The PbtO2 and MD probes in the hemisphere will always provide a local estimate of ischemia in the given area and may over/underestimate global conditions. To achieve equivalent measurements across all animals, it was striven to methodically place all probes at the same location in all experimental animals. In the clinical setting, it is standard to verify correct positioning in white matter by CT scans. Unfortunately, this was not possible in our laboratory. Second, we assume conditions to be equally distributed across the cerebrum and would only expect small regional differences in PbtO2 and microdialysis measurements. If we had continued to monitor the animals for a longer period it is possible that some of the parameters would have normalized. However, even though a biochemical normalization would have occurred, it does not eliminate the fact that the animal had been subjected to an ischemic event which might lead to focal or cognitive deficits. MAP 40 mmHg for 90 min would probably not be accepted in a clinical situation without interventions. The experimental model is thus only limited transferable in a clinical context as we focused on treatment with norepinephrine alone without any other interventions, such as fluids or blood transfusions.
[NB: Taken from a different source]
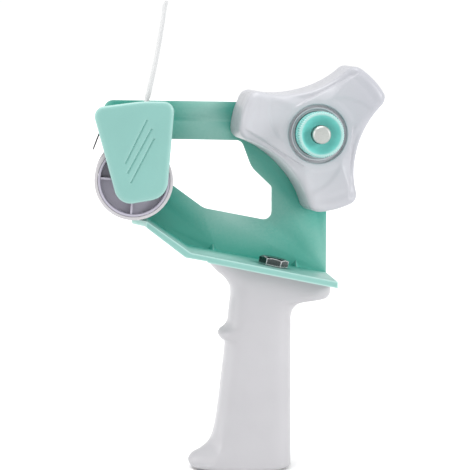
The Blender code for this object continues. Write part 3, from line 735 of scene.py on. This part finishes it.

The authors chose the length of hypotension, because earlier studies had showed that 90 min hypotension with a MAP of 40 mmHg resulted in an irreversible metabolic crisis. In this context we would be able to observe if norepinephrine would worsen or better cerebral metabolic state. One drawback of the present study is that MAP of the NE group exceeded what would normally be targeted during haemorrhagic resuscitation. Treatment with norepinephrine resulted in a MAP that was comparable with measurements made at baseline. When using norepinephrine in a clinical situation, the target MAP would often be the same as in permissive hypotension, i.e., MAP of 50–60 mmHg. However, one of the concerns of using vasopressors during haemorrhagic shock is the risk of cerebral vasoconstriction and reduced CBF. (31–37) Most likely, the preserved cerebral metabolism is a result of increased MAP and thus increased CPP. However, if norepinephrine causes cerebral vasoconstriction, the larger doses needed for obtaining a higher MAP would probably have resulted in a decrease in CBF and eventually in compromised delivery of oxygen and glucose to the brain, which would have been detected by microdialysis.

Strengths

We chose a combination of fixed pressure and fixed volume model for haemorrhagic shock. The fixed volume model does not consider intraindividual variations in total blood volume or intraindividual adaptations to blood loss. The total amount of blood withdrawn at induction of shock ranged from 701 to 1654 ml indicating that different amounts of blood withdrawn was needed to reach the same physiological endpoint of MAP 40 mmHg. A fixed pressure model relies on physiological parameters, rather than a fixed volume. In a clinical setting it is rare to address the level of haemorrhagic shock by quantifying volume of blood lost, instead clinicians evaluate severity of shock by the physiological response. However, since it was not possible to maintain a “true” MAP during treatment with norepinephrine we used a fixed volume determined by the control group during this phase of the experiment.

Conclusion

Early treatment with NE during severe and prolonged haemorrhagic shock restored MAP and chemical variables related to cerebral energy metabolism. As evaluated from the biochemical variables, treatment with NE in hypovolemic shock did in this experimental study not cause cerebral vasoconstriction and hypoperfusion. Further studies are required before NE is routinely implemented in early treatment of haemorrhagic shock.